Garth Greenwell’s 2016 debut novel, What Belongs to You, which was on the long list for the National Book Award, is a story of love, lust, and loss, centered on an unnamed narrator, a gay American teacher in Bulgaria. Cleanness, Greenwell’s follow-up novel, published last month by Farrar, Straus and Giroux, is narrated by that same teacher in Bulgaria, still unnamed, as he embarks on a love affair with R, an exchange student from Portugal, and deals with its eventual collapse.
The book has a pleasing symmetry: it’s divided into three parts, each with three chapters. Parts one and three detail the aftermath of the narrator’s affair with R. (None of the characters is named. Each is represented only by an initial.) Part two is about the affair itself. The individual chapters are not sequenced in a linear fashion — some of the chapters, in fact, have previously appeared in The New Yorker — but taken as a whole, they offer a satisfying understanding of the narrative that is greater than the sum of its parts.
In part one, in the first chapter, the narrator meets with a troubled student who comes out to him, seeking comfort and advice on how to navigate his sexuality in conservative Bulgaria.

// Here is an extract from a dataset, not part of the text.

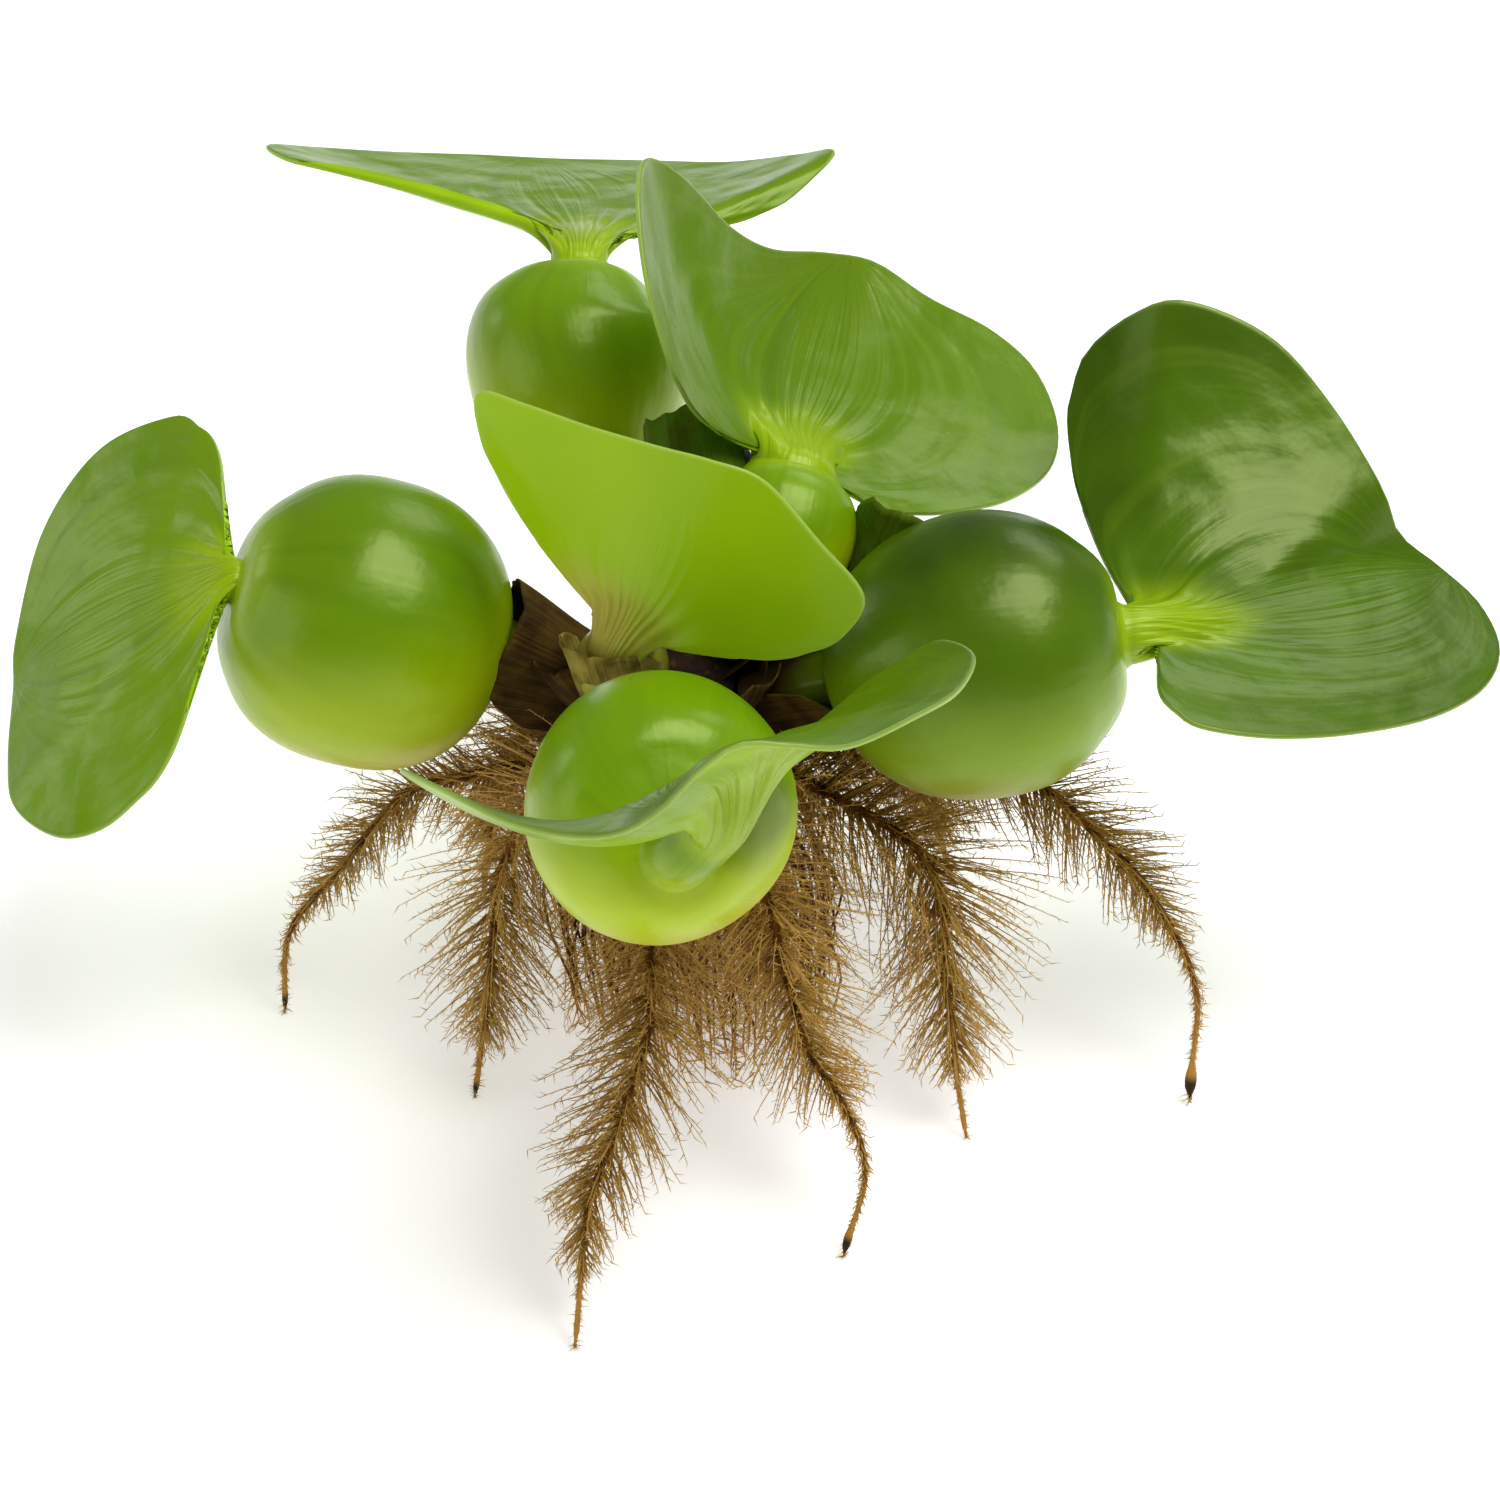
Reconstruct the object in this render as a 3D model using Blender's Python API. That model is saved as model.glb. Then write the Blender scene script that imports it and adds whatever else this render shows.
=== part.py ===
"""A small water hyacinth lifted out of the water and stood on its roots.

Six leaves grow from one short crown. Four of them have a round, air-filled float
for a stalk, and two young leaves in the middle stand on plain stalks. Each stalk
ends in a thin neck, and the neck opens into a shiny kidney-shaped blade. Below
the crown hang a mat of fine roots, with a flat foot that carries the plant, and
longer feathery roots that spread round it.

Lengths are in millimetres here and become metres in the mesh. The middle of the
mat's flat foot is the origin. X runs to the right, Y away from the viewer and Z
up, with the surface that the plant stands on at Z = 0.
"""

from math import cos, pi, sin

import bmesh
import bpy
import numpy as np

MM = 0.001

# Sizes shared by every leaf
EDGE_THICKNESS = 1.2
MIDDLE_THICKNESS = 2.6
JOINT_GAP = 0.3
NECK_SPREAD = 0.22
BLADE_RINGS = (0.22, 0.42, 0.62, 0.82, 1.0)
SPREAD_RINGS = (0.35, 0.7)
BLADE_COLUMNS = 16
STALK_SIDES = 16
STALK_STEPS = 12

# The crown, a stubby stem that every leaf and root grows from
CROWN_CENTRE = (-3.0, 1.0)
CROWN_PROFILE = (
    (0.0, 39.6), (4.6, 40.0), (7.0, 43.0), (7.4, 49.0), (6.8, 53.5), (4.2, 56.6), (0.0, 57.2),
)
CROWN_SIDES = 14

# The mat of fine roots, from its foot up to the crown
MAT_CENTRE = (0.0, 0.0)
MAT_PROFILE = (
    (0.0, 0.0), (16.0, 0.0), (18.5, 5.0), (20.5, 13.0),
    (20.5, 22.0), (16.5, 30.0), (9.0, 36.5), (0.0, 39.2),
)
MAT_SIDES = 18

# The long roots: where each one runs, and the radius that its side roots reach
ROOT_SIDES = 8
ROOT_STEPS = 11
ROOT_START_RADIUS = 1.8
ROOT_TIP_RADIUS = 0.8
ROOT_BARE_FROM = 0.93
ROOTS = {
    "far_left": (
        6.5, ((-11.8, 1.5, 43), (-26, 1.5, 38), (-40, 1, 34.5), (-49.6, 0, 22), (-56.7, -1.5, 13),
              (-58, -3.6, 0)),
    ),
    "front_left": (
        9.5, ((-11, -3.5, 43), (-19, -7.5, 41), (-26.5, -13, 34), (-28.6, -18, 17), (-31, -22, 0)),
    ),
    "front": (9.5, ((-6.5, -7.8, 43), (-7, -21, 36), (-7, -39, 26), (-14, -59, 14), (-16, -71.5, 0))),
    "front_right": (
        8.0, ((1, -7.8, 43), (7.5, -21, 36), (13, -37, 22), (20.7, -49, 13.5), (18, -54.4, 0)),
    ),
    "right": (10.5, ((5.6, -3.6, 43), (18, -10, 41), (30, -15, 33), (32.5, -24, 14), (34.7, -30.4, 0))),
    "far_right": (
        7.0, ((6, 3, 43), (20, 4, 41), (35, 1, 39.5), (48, -7, 38), (64, -18.5, 21), (65, -23, 0)),
    ),
    "back_left": (8.0, ((-10.2, 7, 43), (-22, 13, 39), (-29, 19, 22), (-32, 24, 0))),
    "back": (8.0, ((-6, 9.6, 43), (-10, 21, 37), (-14, 29, 20), (-16, 34, 0))),
    "back_right": (8.0, ((1, 9.4, 43), (6, 22, 37), (10, 32, 20), (12, 38, 0))),
    "right_back": (8.0, ((4.8, 6.6, 43), (17, 15, 38), (29, 22, 22), (35, 27, 0))),
}


class Leaf:
    """The sizes of one leaf.

    path is the middle line of the stalk, from the crown to the neck. At the path's
    point number swell_at the stalk swells to the radius swell, and lengths are how
    far the swelling runs towards the crown and towards the neck. junction is where
    the neck meets the blade. along points from there to the blade's tip, and across
    to the blade's second side. Each margin row is (along, across, rise halfway out,
    rise at the edge), and the rows run round the blade's edge from one side of the
    neck to the other.
    """

    def __init__(self, path, radii, swell, swell_at, lengths, junction, along, across, margin):
        self.path = path
        self.base_radius, self.neck_radius = radii
        self.swell = swell
        self.swell_at = swell_at
        self.lengths = lengths
        self.junction = np.array(junction, float)
        self.margin = margin
        self.along = unit(along)
        self.across = unit(np.array(across, float) - np.dot(across, self.along) * self.along)
        self.normal = np.cross(self.along, self.across)


def unit(vector):
    """Return the vector at length 1."""
    vector = np.array(vector, float)
    return vector / np.linalg.norm(vector)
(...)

The narrator asks the student what he wants his life to be, a question with which the narrator himself is grappling. In the second chapter, the narrator hooks up with a man for sex. It’s a graphic scene, in which the narrator wants to be dominated. In the last chapter, the narrator finds himself in the middle of an anti-government protest, which he observes but does not take part in.
In part three, in the first chapter, the narrator spends time with Bulgarian writers in an unnamed seaside town. He has taken a break from R, but his thoughts, which he can’t repress, keep returning to him. The next chapter contains another graphic scene, in which the narrator has very rough sex with a young man he meets online. This time, instead of being submissive, he takes total control. In the last chapter, the narrator goes with former students for a revealing night out on the eve of his leaving Bulgaria.

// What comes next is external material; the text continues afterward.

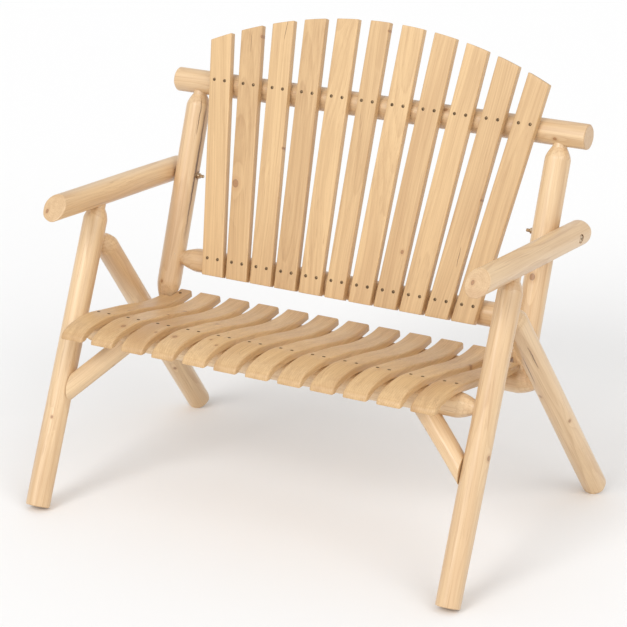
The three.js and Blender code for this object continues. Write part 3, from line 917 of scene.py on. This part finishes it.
def metal(name, base, dull, rough, rim=None):
    """Plated steel with fine scratches and a duller film in patches, darkened with painted shade
    towards its rim and in its cross recess.
    """
    t = Tree(name)
    where = t.nodes.new("ShaderNodeTexCoord").outputs["Object"]
    film = t.noise(t.vec("SCALE", where, 260), 4, 0.6)
    fine = t.noise(t.vec("MULTIPLY", where, (2200, 900, 900)), 3, 0.6)
    colour = t.mix(t.ramp(film, 0.4, 0.68), (*base, 1), (*dull, 1))
    if rim:
        # painted shade towards a screw head's rim and in its cross recess
        colour = t.mix(t.ramp(t.attribute("rim", "Fac"), 0.66, 0.92), colour, (*rim, 1))
    t.put(t.shader.inputs["Base Color"], colour)
    t.shader.inputs["Metallic"].default_value = 0.9
    t.put(t.shader.inputs["Roughness"], t.total(t.scaled(film, 0.3, 0.5), rough))
    t.put(t.shader.inputs["Normal"], t.bump(fine, 0.04 * MM, 0.5))
    return t.material


MATERIAL["pole"] = wood(
    "pole_wood", light=(0.775, 0.557, 0.322), dark=(0.52, 0.315, 0.155), ring_gap=4 * MM,
    ring_depth=0.30, patch=0.75, gloss=0.40, ends=0.7, coat=0.75)
MATERIAL["slat"] = wood(
    "slat_wood", light=(0.715, 0.482, 0.242), dark=(0.45, 0.262, 0.115), ring_gap=5 * MM,
    ring_depth=0.26, patch=0.70, gloss=0.42, ends=0.3, coat=0.4)
MATERIAL["steel"] = metal("steel", (0.66, 0.52, 0.36), (0.40, 0.27, 0.16), 0.32)
MATERIAL["pin"] = metal("pin_steel", (0.72, 0.68, 0.60), (0.5, 0.45, 0.38), 0.25)
# the screws' last colour is painted shade for their rims and cross recesses
MATERIAL["screw"] = metal("screw_steel", (0.30, 0.20, 0.11), (0.15, 0.095, 0.05), 0.42,
                          rim=(0.035, 0.022, 0.014))

# ---- build the poles ---------------------------------------------------------------------------
UP, RIGHT, BACK = (0, 0, 1), (1, 0, 0), (0, 1, 0)


def leg_top(r):
    return tenon(18, 17, 27, r)


def rear_head(r):
    return tenon(14, 12, 37, r)


def post_top(r):
    return tenon(22, 16.5, 28, r)


def post_foot(r):
    return tenon(28, 13, 50, r)


def rail_end(r):
    return tenon(22, 15, 42, r)


def arm_end(r):
    steps = ((0, 14), (1, 11.4), (2.5, 8.8), (4.5, 6.2), (7, 4.1), (10, 2.4), (14, 1), (20, 0))
    return [(d * MM, r - less * MM) for d, less in steps]


def plain_end(r):
    return [(0, r - 1 * MM), (1 * MM, r)]


def post_surface(word, side):
    """Where the small pin sits: on the post's front, low down, and the way it faces."""
    centre, axis, radius, _, _ = shaft(f"back_post_{word}", UP)
    wanted = np.array((centre[0] - side * PIN_SPOT[0], *PIN_SPOT[1:]))
    on_axis = centre + axis * (wanted - centre).dot(axis)
    out = wanted - on_axis
    out /= np.linalg.norm(out)
    return on_axis + out * (radius - 0.2 * MM), out


for word, side in (("left", -1), ("right", 1)):
    add_pole(f"front_leg_{word}", UP, sawn, leg_top, faceted=True)
    add_pole(f"rear_leg_{word}", UP, sawn, rear_head, faceted=True)
    low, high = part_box(f"arm_bolt_{word}")
    _, by, bz = (low + high) / 2
    inner, outer = (high.x, low.x) if side < 0 else (low.x, high.x)  # the bolt's tip and its head
    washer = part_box(f"arm_washer_{word}")
    post_face = washer[0 if side > 0 else 1].x
    add_pole(f"back_post_{word}", UP, post_foot, post_top, faceted=True,
             holes=[rod(inner, post_face, by, bz, BOLT_RECESS)], hole_at=[(by, bz)])
    pin_verts, pin_faces = turned(PIN_HEAD, 24)
    pin_verts = placed(pin_verts, *post_surface(word, side), 0)
    pin = make_object(f"post_pin_{word}", pin_verts, pin_faces)
    dress(pin, "pin", angle=50)
    centre, axis, *_ = shaft(f"armrest_{word}", BACK)
    at_front = centre + axis * ((ARM_FRONT - centre[1]) / axis[1])
    sloped = (at_front, (0, math.cos(NOSE_TILT), -math.sin(NOSE_TILT)))
    add_pole(f"armrest_{word}", BACK, sawn, arm_end, cuts=(sloped, None),
             holes=[rod(outer - side * HEAD_DEPTH, outer + side * 30 * MM, by, bz, BOLT_RECESS)],
             hole_at=[(by, bz)])
    mitre = ((side * MITRE_X, 0, 0), (1, 0, 0))
    add_pole(f"brace_{word}", UP, plain_end, plain_end, cuts=(mitre, None))

    outwards = (side, 0, 0)
    length = abs(outer - inner) - HEAD_DEPTH - 1 * MM
    shank_verts, shank_faces = threaded(length, BOLT_R)
    head_verts, head_faces = turned(BOLT_HEAD, 48)
    add_fixing(f"arm_bolt_{word}",
               (placed(shank_verts * (1, 1, -1) + (0, 0, length), (inner, by, bz), outwards, 0),
                shank_faces),
               (placed(head_verts, (outer - side * HEAD_DEPTH, by, bz), outwards, 0), head_faces))
    disc_verts, disc_faces = annulus(WASHER)
    add_fixing(f"arm_washer_{word}",
               (placed(disc_verts, (washer[0].x, by, bz), RIGHT, 0), disc_faces))
    low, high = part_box(f"arm_nut_{word}")
    nut_verts, nut_faces = hexagon(NUT_R, high.x - low.x)
    add_fixing(f"arm_nut_{word}", (placed(nut_verts, (low.x, by, bz), RIGHT, NUT_TURN), nut_faces))
for rail in ("top_rail", "lower_back_rail", "front_seat_rail", "rear_seat_rail"):
    end = sawn if rail == "top_rail" else rail_end
    add_pole(rail, RIGHT, end, end, faceted=True)

for k in range(BACK_SLATS):
    back_slat(k)
for k in range(SEAT_SLATS):
    seat_slat(k)

# ---- floor, light, camera ----------------------------------------------------------------------
FLOOR = 30  # half its side
floor = make_object("floor", [(x * FLOOR, y * FLOOR, 0) for x, y in
                              ((-1, -1), (1, -1), (1, 1), (-1, 1))], [(0, 1, 2, 3)])
pale = Tree("pale_floor")
pale.shader.inputs["Base Color"].default_value = (0.9, 0.9, 0.9, 1)
pale.shader.inputs["Roughness"].default_value = 0.9
floor.data.materials.append(pale.material)

world = bpy.data.worlds.new("studio")
world.use_nodes = True
world.node_tree.nodes["Background"].inputs[0].default_value = (1, 1, 1, 1)
world.node_tree.nodes["Background"].inputs[1].default_value = 0.72
bpy.context.scene.world = world
bpy.context.scene.view_settings.view_transform = "Standard"


def sun(name, azimuth, elevation, strength, soft):
    """A soft distant light: azimuth is where it stands, from the front (-Y) towards the right."""
    lamp = bpy.data.lights.new(name, "SUN")
    lamp.energy, lamp.angle = strength, math.radians(soft)
    o = bpy.data.objects.new(name, lamp)
    a, e = math.radians(azimuth), math.radians(elevation)
    place = Vector((math.sin(a) * math.cos(e), -math.cos(a) * math.cos(e), math.sin(e)))
    o.rotation_euler = place.to_track_quat("Z", "Y").to_euler()
    bpy.context.scene.collection.objects.link(o)


sun("key", -10, 36, 1.22, 26)
sun("fill", 62, 36, 0.88, 40)

AZIMUTH, ELEVATION, ROLL = (math.radians(a) for a in (29.988, 20.044, -0.371))
AIM, DISTANCE = np.array((0.1399, -0.2412, 0.5570)), 5.2498
back = np.array((math.sin(AZIMUTH) * math.cos(ELEVATION), -math.cos(AZIMUTH) * math.cos(ELEVATION),
                 math.sin(ELEVATION)))
level = np.array((math.cos(AZIMUTH), math.sin(AZIMUTH), 0))
above = np.cross(back, level)
right = level * math.cos(ROLL) + above * math.sin(ROLL)
up = np.cross(back, right)
camera = bpy.data.objects.new("camera", bpy.data.cameras.new("camera"))
camera.data.sensor_width, camera.data.lens = 36, 141.98
camera.data.clip_end = 100
place = Matrix.Identity(4)
for i, axis in enumerate((right, up, back, AIM + back * DISTANCE)):
    for j in range(3):
        place[j][i] = axis[j]
camera.matrix_world = place
bpy.context.scene.collection.objects.link(camera)
bpy.context.scene.camera = camera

The second, middle part of the book is taken up with the affair with R. The young exchange student is restless and somewhat aimless, but the affair gives the narrator someone to focus on and fulfills his need for love. “Sex had never been joyful for me before,” the narrator says, “or almost never, it had always been fraught with shame and anxiety and fear, all of which vanished at the sight of his smile, simply vanished, it poured a kind of cleanness over everything we did.”

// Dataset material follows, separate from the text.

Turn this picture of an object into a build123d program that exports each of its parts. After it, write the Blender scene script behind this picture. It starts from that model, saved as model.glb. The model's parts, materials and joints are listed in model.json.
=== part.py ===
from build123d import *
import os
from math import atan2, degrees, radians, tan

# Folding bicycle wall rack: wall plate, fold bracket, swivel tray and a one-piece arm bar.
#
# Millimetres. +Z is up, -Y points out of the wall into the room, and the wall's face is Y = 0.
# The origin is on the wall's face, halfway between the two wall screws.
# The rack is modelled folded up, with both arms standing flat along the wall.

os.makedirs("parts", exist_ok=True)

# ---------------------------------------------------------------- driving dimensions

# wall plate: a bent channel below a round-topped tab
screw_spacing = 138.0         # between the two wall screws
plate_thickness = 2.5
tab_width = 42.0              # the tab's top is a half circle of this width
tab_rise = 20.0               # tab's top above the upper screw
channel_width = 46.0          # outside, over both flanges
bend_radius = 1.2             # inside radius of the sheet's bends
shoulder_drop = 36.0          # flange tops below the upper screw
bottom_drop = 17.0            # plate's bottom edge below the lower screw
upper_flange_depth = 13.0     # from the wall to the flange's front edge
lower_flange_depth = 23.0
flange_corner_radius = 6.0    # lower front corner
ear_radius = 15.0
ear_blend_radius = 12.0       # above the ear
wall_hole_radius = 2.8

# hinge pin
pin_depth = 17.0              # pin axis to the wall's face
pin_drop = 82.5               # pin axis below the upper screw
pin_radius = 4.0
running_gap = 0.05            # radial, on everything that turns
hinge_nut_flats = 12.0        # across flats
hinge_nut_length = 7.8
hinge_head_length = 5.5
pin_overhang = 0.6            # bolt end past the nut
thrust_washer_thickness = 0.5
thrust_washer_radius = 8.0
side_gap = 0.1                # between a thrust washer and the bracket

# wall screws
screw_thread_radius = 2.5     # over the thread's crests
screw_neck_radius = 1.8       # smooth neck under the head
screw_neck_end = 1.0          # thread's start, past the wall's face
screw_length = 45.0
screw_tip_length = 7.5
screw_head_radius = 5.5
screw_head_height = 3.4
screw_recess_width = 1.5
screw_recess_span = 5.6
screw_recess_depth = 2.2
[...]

One of the most beautiful and moving parts of the book occurs in the chapter “Frog King.” In it, the narrator comes to realize that he is truly loved, and Greenwell, in his writing, conveys a palpable sense of unconstrained emotion and passion in this breakthrough: “I love you, I whispered again and again to him. You are the most beautiful, the most beautiful boy. You are, he whispered to me, you are, you are.”
To the narrator, the love affair is clean and pure, in sharp contrast with his past sexual encounters, which he sees as toxic. This theme runs throughout. He and R stay together for two years, even long-distance, after R leaves Bulgaria. But the lack of proximity eventually frays the bond. The transformative nature of the affair and its bittersweet dénouement are persuasively told through the narrator’s perspective.
Of the graphic bondage-and-domination sex scenes in chapters two and eight, Greenwell, in an interview with Farrar, Straus publisher Mitzi Angel, said, “I had the goal of writing a scene that was, at once, 100 percent pornographic and 100 percent high art.” The passages effectively portray the growth of the narrator and the inner workings of desire — even how it can be lethal in nature, what Greenwell described to Angel as “the obliteration of the self.”
These chapters may be polarizing. They are shocking, not only for their graphic sexual content but also for the narrator’s observations and awareness in being submissive in the first scene and dominating in the second.
In Cleanness, Greenwell has fleshed out characters who long for pain and humiliation but also love. The writing is dense, and the narrative sometimes frustrating in its inscrutability. But it offers readers a thought-provoking and compelling journey, one that reaches for real wisdom.